One possible solution would be to make everyone write their opinion before hearing the opinions of others. But that can be done in artificial settings, not in real life -- we usually already heard the opinions of some people. Also, if we have iterated debates about the same topic (e.g. the vacations), we can already predict what our partner will say.
To me it simply means that to have a rational debate, it is better to exclude the people who are strongly mindkilled about something. (Obviously, deciding who they are, is a problem on a higher level.) Maintaining balance is difficult on its own, and almost impossible when someone keeps pushing you on one side: you either fall on the side you are pushed, or you tilt to the opposite direction and fall down later when you are alone. We should not overestimate our own ability to be reasonable in difficult situations.
I can imagine a debate where you flip a coin and you either present your true opinion, or you role-play a selected opinion. Problem is, how would you create the set of the role-played opinions?
What if you forget to include something important? What if most of the supposedly "random" opinions are actually variants of one side (which is already overrepresented in the sincere part of debate), and the other side is underrepresented (and some third side is completely absent). That would be quite likely if people who prepare the "random" options are from the same population as the sincerely debating ones: they would add many minor variants of their own opinion, because those would sound meaningful; and then a few obvious strawmen of their enemies, to create a feeling of a fulfilled duty.

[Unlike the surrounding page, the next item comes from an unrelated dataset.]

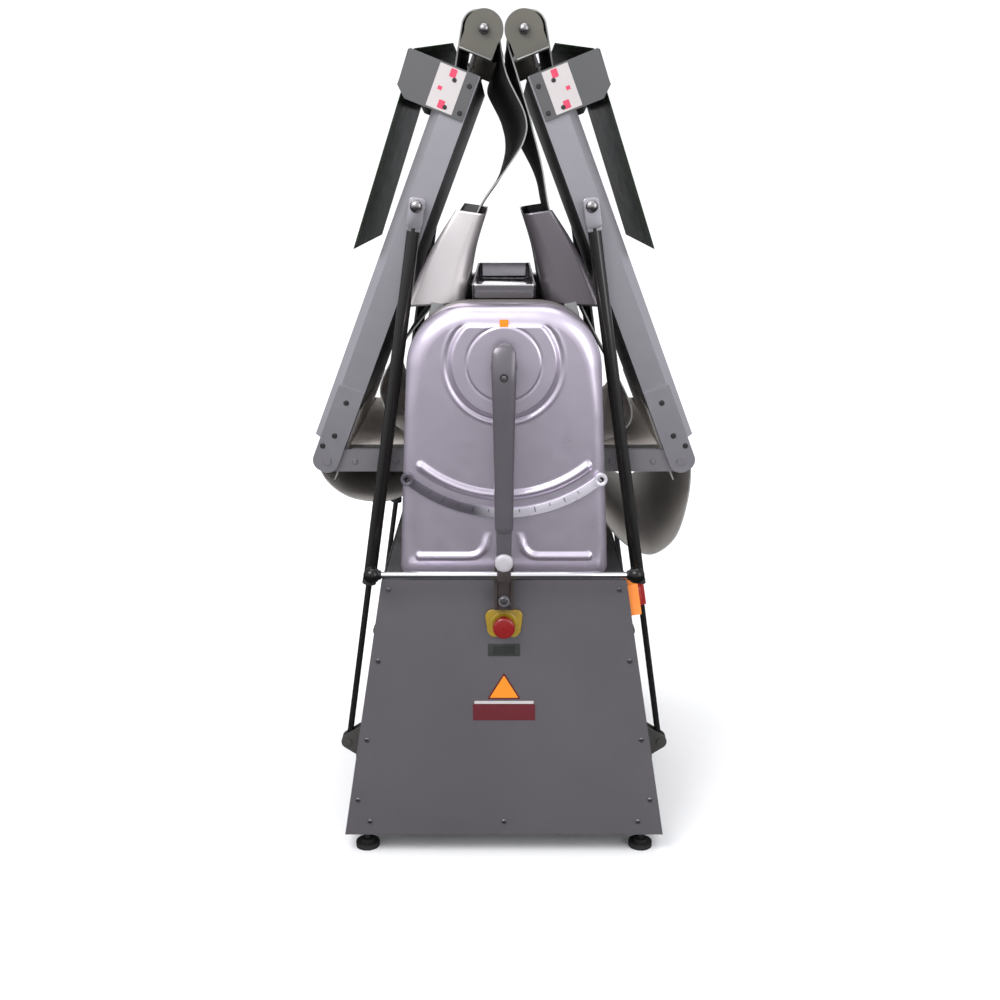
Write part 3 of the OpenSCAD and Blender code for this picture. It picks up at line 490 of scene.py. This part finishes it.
def housing(name, front, node):
    """A hollow casting: side wall, rounded edge, then rings that close in on a point of its face."""
    count, rings = 460, 200
    edge, normal = head_boundary(count)
    sign = 1 if front else -1
    rows, depth = [], []
    round_r = EDGE_R + SHOULDER_EXTRA_R * smooth(edge[:, 1], 900, 1040)
    for y in (SHELL_BACK, -330.0, -352.0, -356.0):
        rows.append(edge)
        depth.append(np.full(count, y))
    for k in range(10):
        a = math.radians(90 * k / 10)
        rows.append(edge - normal * (round_r * (1 - math.cos(a)))[:, None])
        depth.append(FRONT + round_r * (1 - math.sin(a)))
    inner = edge - normal * round_r[:, None]
    middle = np.array([0.0, 880.0])
    for k in range(rings):
        p = inner + (middle - inner) * (k / rings)
        rows.append(p)
        near_edge = float(smooth(float(k), -1, 6))
        depth.append(FRONT - head_relief(p[:, 0], p[:, 1], front) * near_edge)
    verts = []
    for p, y in zip(rows, depth):
        verts += [(px, sign * py, pz) for px, py, pz in zip(p[:, 0], y, p[:, 1])]
    tip = len(verts)
    tip_y = FRONT - float(head_relief(middle[:1], middle[1:], front)[0])
    verts.append((middle[0], sign * tip_y, middle[1]))
    faces = ring_faces(len(rows), count)[:-2]
    last = (len(rows) - 1) * count
    faces += [(last + i, last + (i + 1) % count, tip) for i in range(count)]
    # inside of the shell, and the lip that joins it to the outside
    start = len(verts)
    inside = edge - normal * 7.0
    deeper = edge - normal * 16.0
    for p, y in ((inside, SHELL_BACK), (inside, -386.0), (deeper, -394.0)):
        verts += [(px, sign * y, pz) for px, pz in p]
    for k in range(2):
        for i in range(count):
            j = (i + 1) % count
            faces.append((start + k * count + j, start + k * count + i,
                          start + (k + 1) * count + i, start + (k + 1) * count + j))
    faces += [(i, (i + 1) % count, start + (i + 1) % count, start + i) for i in range(count)]
    faces.append(tuple(start + 2 * count + i for i in range(count)))
    # faces behind RIM_Y take the darker rim material: painted shade on the casting's sides
    face_y = [sum(verts[i][1] for i in f) / len(f) * sign for f in faces]
    index = [1 if y > RIM_Y else 0 for y in face_y]
    return piece(name, verts, faces, ["head", "rim"], "base", "head_casting", [node], sharp=50,
                 indices=index)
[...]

That's a powerful idea and it actually goes deeper than you may think. We are divided even internally inside ourselves. There is reason to think that your internal rational decision-making processes consist of multiple sub-processes that combine and compare various points of view. Each sub-process has the same level of interaction with other sub-processes as you would have when speaking to another person. Your mental sub-processes may not even distinguish between thoughts and ideas coming from another part of your brain and coming from another person.